Next deploy WordPress using wordpress-deployment.yaml:

kubectl create -f $KUBE_REPO/mysql-wordpress-pd/wordpress-deployment.yaml

Here we are using many of the same features, such as a volume claim for persistent storage and a secret for the password.

The WordPress image accepts the database hostname through the environment variable WORDPRESS_DB_HOST. We set the env value to the name of the MySQL service we created: wordpress-mysql.

The WordPress service has the setting type: LoadBalancer. This will set up the wordpress service behind an external IP.

Find the external IP for your WordPress service. It may take a minute to have an external IP assigned to the service, depending on your cluster environment.

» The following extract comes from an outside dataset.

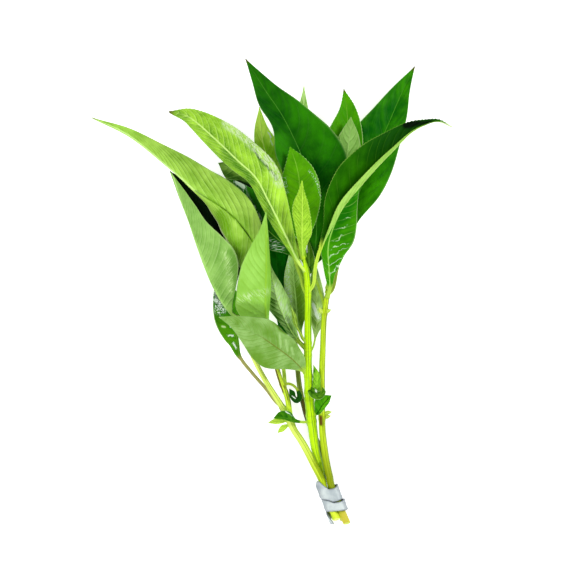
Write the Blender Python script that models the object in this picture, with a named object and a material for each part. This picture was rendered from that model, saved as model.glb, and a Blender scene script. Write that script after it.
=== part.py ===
"""A tied bunch of willow hygrophila, an aquarium stem plant: cut stems held by a wrapped strip of soft metal.

The bunch lies on a table. Metres, +Z up, with the origin on the table under the middle of the bunch.
+Y runs from the cut ends towards the leaf tips. Tables below are in millimetres: an x and y are seen from
above, and z is the height over the table.
"""

import math

import bpy
import numpy as np
from mathutils import Vector

MM = 0.001
UP = np.array((0.0, 0.0, 1.0))

# Shared leaf sizes
BLADE_THICKNESS = 0.55
STALK_RADIUS = 0.75
SMALL_STALK_RADIUS = 0.45
SMALL_LEAF_HALF_WIDTH = 5.0
TIP_RADIUS = 0.16
SHARPEST_FOLD = 0.2
LEAF_STATIONS = 13
SMALL_LEAF_STATIONS = 9
LONG_STALK = 0.2
STALK_STATIONS = 2
SHORTEST_STALK = 0.02
TANGENT_REACH = 0.01
# How far out the points halfway between midrib and margin lie on a flat blade, and on a round stalk
HALFWAY = 0.5
ROUND_HALFWAY = 0.7

# Smooth curves
CURVE_STEPS = 12
FINE_PLACES = 241

# Stems
STEM_STEP = 7.0
STEM_GAP = 0.35
STEM_BEVEL_STEPS = 2

# The metal strip wrapped round the cut ends
STRIP_THICKNESS = 0.9
STRIP_HALF_ACROSS = 5.3
STRIP_HALF_HIGH = 4.8
STRIP_CORNER = 3.0
STRIP_CORNER_STEPS = 6
STRIP_STEPS_PER_TURN = 28
TIE_TOP = Vector((27.75, -97.0, 0.0))
TIE_AXIS = Vector((0.33, -0.944, 0.0)).normalized()

# How the strip winds: turns past the middle of its upper side, where its two edges are along the tie, and how
# far it stands out there
STRIP_WINDING = [
    (-0.21, -0.6, 4.4, 0.4),
    (-0.17, -2.8, 5.2, 0.4),
    (-0.13, -3.9, 6.0, 0.2),
    (-0.09, -3.2, 6.6, 0.0),
    (-0.05, -0.6, 7.4, 0.0),
    (0.0, 1.9, 8.7, 0.0),
    (0.06, 2.3, 9.1, 0.0),
    (0.12, 2.0, 8.9, 0.0),
    (0.25, 0.6, 8.3, -0.1),
    (0.5, 0.9, 8.0, 0.0),
    (0.7, 3.5, 10.4, 0.0),
    (0.79, 4.8, 11.6, 0.0),
    (0.88, 6.5, 12.6, 0.0),
    (1.0, 9.0, 13.6, 0.0),
    (1.06, 9.5, 14.2, 0.1),
    (1.12, 9.7, 14.6, 0.5),
    (1.25, 8.8, 14.6, 0.7),
    (1.36, 8.7, 14.9, 0.0),
    (1.5, 8.6, 15.2, 0.0),
    (1.68, 11.6, 17.2, 0.0),
    (1.78, 13.2, 18.0, 0.0),
    (1.84, 14.8, 18.8, 0.0),
    (1.88, 17.0, 19.3, 0.0),
    (1.9, 18.2, 19.4, 0.0),
]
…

kubectl get services wordpress
NAME        CLUSTER-IP     EXTERNAL-IP     PORT(S)   AGE
wordpress   10.0.0.5       1.2.3.4         80/TCP    19h

Visit your new WordPress blog

Now, we can visit the running WordPress app. Use the external IP of the service that you obtained above.

http://<external-ip>

You should see the familiar WordPress init page.

WordPress init page

Warning: Do not leave your WordPress installation on this page. If it is found by another user, they can set up a website on your instance and use it to serve potentially malicious content. You should either continue with the installation past the point at which you create your username and password, delete your instance, or set up a firewall to restrict access.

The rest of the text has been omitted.